Shot Stories
Eleven men of Pakistan
The whole team makes it into the frame in this shot from the Old Trafford Test of 2001
The whole team makes it into the frame in this shot from the Old Trafford Test of 2001
Rashid Latif came into the series with a load of baggage: he was replacing Moin Khan behind the stumps, he was playing his first international game in three years, and he had been a key witness in the Justice Qayyum investigation into match-fixing, and was now playing alongside several players who had been variously penalised. Latif didn't seem out of place, though, hitting a vital first-innings 71 in this Test to help set it up for Pakistan, and taking seven catches.
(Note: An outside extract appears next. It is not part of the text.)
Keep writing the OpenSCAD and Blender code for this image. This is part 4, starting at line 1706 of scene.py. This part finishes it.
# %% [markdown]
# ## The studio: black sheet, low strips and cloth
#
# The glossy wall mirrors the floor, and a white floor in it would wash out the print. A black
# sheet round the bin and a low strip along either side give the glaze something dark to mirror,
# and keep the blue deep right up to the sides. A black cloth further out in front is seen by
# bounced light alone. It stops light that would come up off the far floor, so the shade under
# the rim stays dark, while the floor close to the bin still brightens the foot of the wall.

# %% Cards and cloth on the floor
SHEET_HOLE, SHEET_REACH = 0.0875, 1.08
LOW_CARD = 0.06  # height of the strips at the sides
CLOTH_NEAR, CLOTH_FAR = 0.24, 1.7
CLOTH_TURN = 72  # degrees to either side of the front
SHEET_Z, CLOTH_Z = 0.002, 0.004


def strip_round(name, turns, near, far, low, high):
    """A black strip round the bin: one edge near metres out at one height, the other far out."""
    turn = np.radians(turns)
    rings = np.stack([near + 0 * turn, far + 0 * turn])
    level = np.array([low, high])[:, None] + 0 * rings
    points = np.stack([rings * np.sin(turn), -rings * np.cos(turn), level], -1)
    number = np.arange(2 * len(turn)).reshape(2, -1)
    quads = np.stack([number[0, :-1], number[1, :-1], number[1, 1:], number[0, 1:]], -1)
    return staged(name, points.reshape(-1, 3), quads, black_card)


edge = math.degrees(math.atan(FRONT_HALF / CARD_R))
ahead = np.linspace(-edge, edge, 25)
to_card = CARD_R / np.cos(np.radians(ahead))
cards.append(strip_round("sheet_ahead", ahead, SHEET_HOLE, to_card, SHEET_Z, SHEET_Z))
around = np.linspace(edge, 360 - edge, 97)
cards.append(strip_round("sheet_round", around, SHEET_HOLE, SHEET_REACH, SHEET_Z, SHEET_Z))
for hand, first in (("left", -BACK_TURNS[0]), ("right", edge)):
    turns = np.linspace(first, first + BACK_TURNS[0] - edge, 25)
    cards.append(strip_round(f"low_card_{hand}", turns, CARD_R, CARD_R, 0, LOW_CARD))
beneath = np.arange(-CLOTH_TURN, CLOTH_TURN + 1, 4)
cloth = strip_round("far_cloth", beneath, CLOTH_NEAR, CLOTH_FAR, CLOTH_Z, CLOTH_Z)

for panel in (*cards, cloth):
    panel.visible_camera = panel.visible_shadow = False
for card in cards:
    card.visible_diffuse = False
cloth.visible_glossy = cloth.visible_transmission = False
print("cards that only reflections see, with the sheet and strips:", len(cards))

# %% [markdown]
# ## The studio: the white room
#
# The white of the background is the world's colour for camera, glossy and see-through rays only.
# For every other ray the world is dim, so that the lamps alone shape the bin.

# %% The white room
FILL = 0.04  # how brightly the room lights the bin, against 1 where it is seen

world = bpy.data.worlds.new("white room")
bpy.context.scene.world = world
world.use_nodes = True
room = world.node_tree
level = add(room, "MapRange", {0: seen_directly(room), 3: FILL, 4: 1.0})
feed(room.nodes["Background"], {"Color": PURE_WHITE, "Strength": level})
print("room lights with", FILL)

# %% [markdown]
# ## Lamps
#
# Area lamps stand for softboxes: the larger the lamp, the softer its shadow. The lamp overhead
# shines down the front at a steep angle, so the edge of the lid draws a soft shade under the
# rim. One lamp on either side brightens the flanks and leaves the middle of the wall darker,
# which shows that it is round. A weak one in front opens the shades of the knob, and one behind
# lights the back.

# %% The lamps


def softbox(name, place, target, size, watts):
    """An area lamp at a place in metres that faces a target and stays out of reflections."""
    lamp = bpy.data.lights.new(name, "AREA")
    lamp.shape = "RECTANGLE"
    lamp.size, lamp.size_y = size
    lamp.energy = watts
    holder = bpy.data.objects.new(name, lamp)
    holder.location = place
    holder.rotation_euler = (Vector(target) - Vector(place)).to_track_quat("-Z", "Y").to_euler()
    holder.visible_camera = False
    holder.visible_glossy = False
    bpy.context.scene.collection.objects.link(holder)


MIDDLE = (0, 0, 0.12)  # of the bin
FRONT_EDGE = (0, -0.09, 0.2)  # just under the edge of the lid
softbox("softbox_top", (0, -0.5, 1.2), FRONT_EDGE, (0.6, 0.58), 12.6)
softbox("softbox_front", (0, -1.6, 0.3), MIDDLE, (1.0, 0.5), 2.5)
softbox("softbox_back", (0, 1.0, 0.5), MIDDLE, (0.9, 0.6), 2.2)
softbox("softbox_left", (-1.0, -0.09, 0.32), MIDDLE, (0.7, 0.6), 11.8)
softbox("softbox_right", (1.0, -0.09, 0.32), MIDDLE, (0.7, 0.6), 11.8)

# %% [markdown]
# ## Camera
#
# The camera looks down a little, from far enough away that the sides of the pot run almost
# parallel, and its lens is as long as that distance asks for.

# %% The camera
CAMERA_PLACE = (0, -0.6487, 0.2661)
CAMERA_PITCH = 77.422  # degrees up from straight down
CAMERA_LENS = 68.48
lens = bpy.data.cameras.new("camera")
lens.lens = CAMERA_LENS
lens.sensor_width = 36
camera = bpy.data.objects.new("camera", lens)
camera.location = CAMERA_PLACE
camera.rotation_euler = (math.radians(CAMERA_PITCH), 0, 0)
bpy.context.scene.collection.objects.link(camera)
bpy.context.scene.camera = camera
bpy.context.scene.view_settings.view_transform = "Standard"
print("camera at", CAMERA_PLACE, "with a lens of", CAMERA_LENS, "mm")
Waqar Younis, Pakistan's new captain, had to, per custom, fend off rumours of discord before the series. He had led in just one Test previously, against Zimbabwe in 1993. Then, standing in for Wasim Akram, he had been Pakistan's youngest Test captain. At Old Trafford, he got England sliding when they looked set to draw at 201 for 2 in the fourth innings: the second delivery he bowled with the second new ball sent Graham Thorpe's off stump cartwheeling.
Wasim Akram almost did not make it to England; after much debate among the selectors, he had to get the PCB chairman's casting vote to make the squad. In this Test he struck key blows in both innings. In the first, he athletically ran Graham Thorpe, who had made a century, out and triggered a slide of 8 for 75. In the second, he accounted for Marcus Trescothick, who had made 117, getting him to glove a short one on leg stump behind. This time England lost 8 for 60 and the match.
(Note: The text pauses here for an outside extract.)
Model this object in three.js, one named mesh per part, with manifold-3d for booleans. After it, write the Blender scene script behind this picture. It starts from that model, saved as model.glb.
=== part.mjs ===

Inzamam-ul-Haq Two months before the England series, Pakistan had fallen to an innings-and-185-run defeat against New Zealand in Hamilton to let go of a 1-0 series lead. Inzamam was captain in that Test, standing in for the injured Moin Khan. If that had affected him, he showed little sign of it here, hitting 114 and 85 in Pakistan's own series-squaring victory, and topping the run charts for the series. The Man of the Match here, he reached the landmark of 5000 runs during the Test.
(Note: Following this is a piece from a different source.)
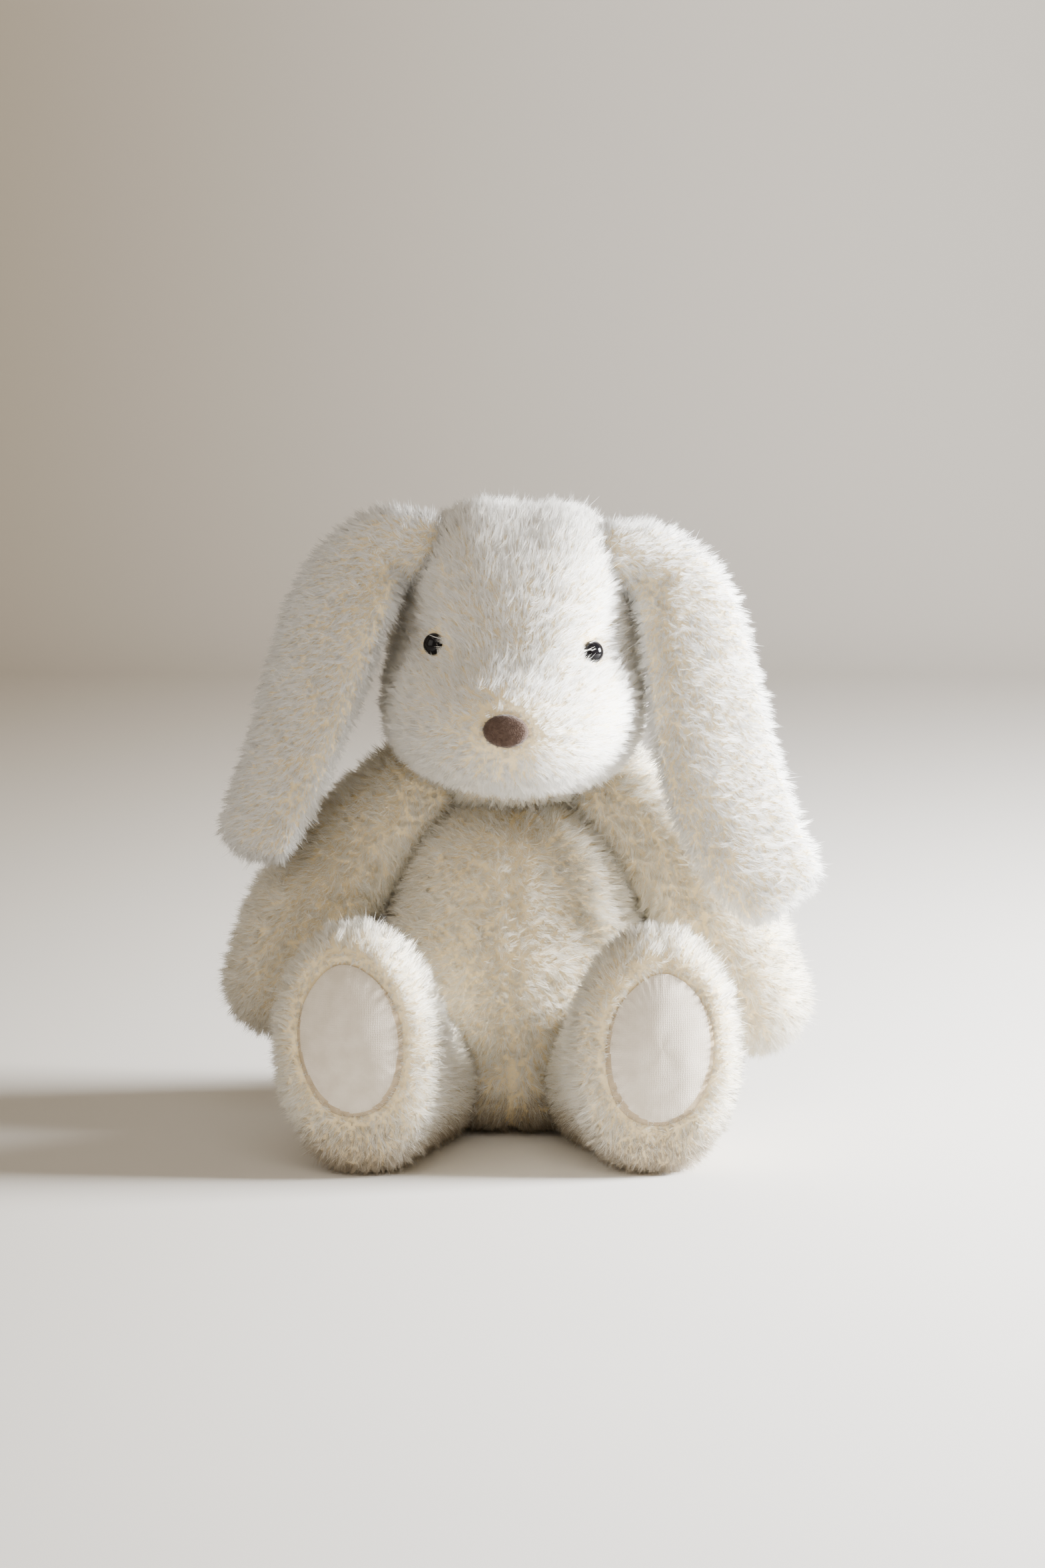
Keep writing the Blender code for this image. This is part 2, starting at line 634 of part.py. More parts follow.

Saqlain Mushtaq had been left out at Lord's in favour of Shoaib Akhtar. Back in the side here, in the first innings he got two tailenders. In the second, he had no wicket in 40 overs - understandably, as his primary task on day five was to stop England scoring, after Marcus Trescothick and Mike Atherton's brisk start on the fourth evening meant they needed 285 off 90. In his 41st over, Saqlain had Alec Stewart lbw, the first of four strikes in seven overs to seal a 108-run, series-levelling win for Pakistan.
David Shepherd, and his West Indian colleague Eddie Nicholls, had a bit of a shocker as the match neared its conclusion, missing a series of front-foot no-balls off which wickets fell. Nicholls did not spot Wasim Akram overstepping when he had Nick Knight lbw for a golden duck; Shepherd was on duty for the next three, all off Saqlain Mushtaq, which claimed Ian Ward, Andy Caddick and Dominic Cork. Shepherd later described the match as his "lowest point".
Darren Gough was last man out (a ball after this photo was taken), signalling the end of a sprightly run from England in which they had beaten Zimbabwe and West Indies at home, and Pakistan and Sri Lanka away. Once he was caught at cover, Old Trafford was a sea of Pakistan flags (despite Nasser Hussain's call before the series for British Asians to support the home side). There was small consolation for Gough, though: he had become the eighth Englishman to 200 Test wickets.